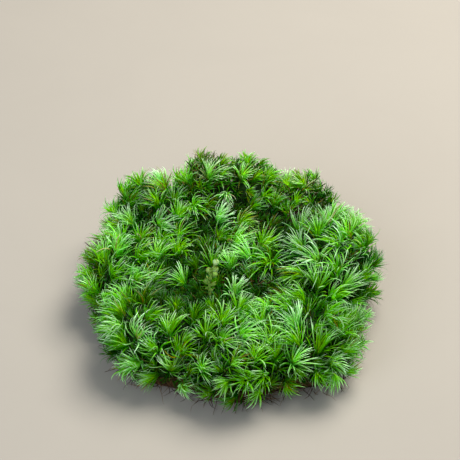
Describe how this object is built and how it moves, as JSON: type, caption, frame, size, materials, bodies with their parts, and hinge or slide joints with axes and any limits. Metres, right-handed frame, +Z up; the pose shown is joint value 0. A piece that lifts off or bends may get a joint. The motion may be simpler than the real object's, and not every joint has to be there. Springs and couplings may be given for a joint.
{
  "type": "moss clump",
  "caption": "Low lumpy cushion of narrow-leaved moss shoots on a brown felt of old stems, cut flat underneath, with a small budded sprig between the shoots.",
  "frame": {"origin": "middle of the flat cut underside of the brown felt, on the surface that the clump rests on", "axes": "+Z up, the way the shoots grow; -Y towards the front, where the hummocks are lower and the budded sprig stands; +X to the right, seen from the front"},
  "size_m": [0.0991, 0.0966, 0.037],
  "materials": {
    "moss_shoots": "soft satin leaves, bright green with pale tips",
    "stem_felt": "dull fibrous brown",
    "sprig": "smooth satin, pale yellow-green"
  },
  "bodies": {
    "root": {"moss_cushion": "moss_shoots", "rhizoid_mat": "stem_felt", "budded_sprig": "sprig"}
  },
  "joints": []
}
------------
■ Description of the task: Using the listing above, reproduce each line without omission.

■ Exercise response:
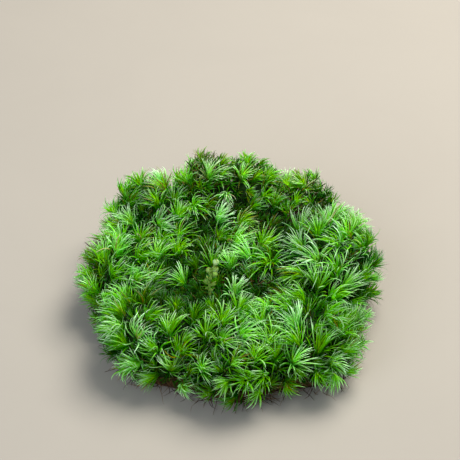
Describe how this object is built and how it moves, as JSON: type, caption, frame, size, materials, bodies with their parts, and hinge or slide joints with axes and any limits. Metres, right-handed frame, +Z up; the pose shown is joint value 0. A piece that lifts off or bends may get a joint. The motion may be simpler than the real object's, and not every joint has to be there. Springs and couplings may be given for a joint.
{
  "type": "moss clump",
  "caption": "Low lumpy cushion of narrow-leaved moss shoots on a brown felt of old stems, cut flat underneath, with a small budded sprig between the shoots.",
  "frame": {"origin": "middle of the flat cut underside of the brown felt, on the surface that the clump rests on", "axes": "+Z up, the way the shoots grow; -Y towards the front, where the hummocks are lower and the budded sprig stands; +X to the right, seen from the front"},
  "size_m": [0.0991, 0.0966, 0.037],
  "materials": {
    "moss_shoots": "soft satin leaves, bright green with pale tips",
    "stem_felt": "dull fibrous brown",
    "sprig": "smooth satin, pale yellow-green"
  },
  "bodies": {
    "root": {"moss_cushion": "moss_shoots", "rhizoid_mat": "stem_felt", "budded_sprig": "sprig"}
  },
  "joints": []
}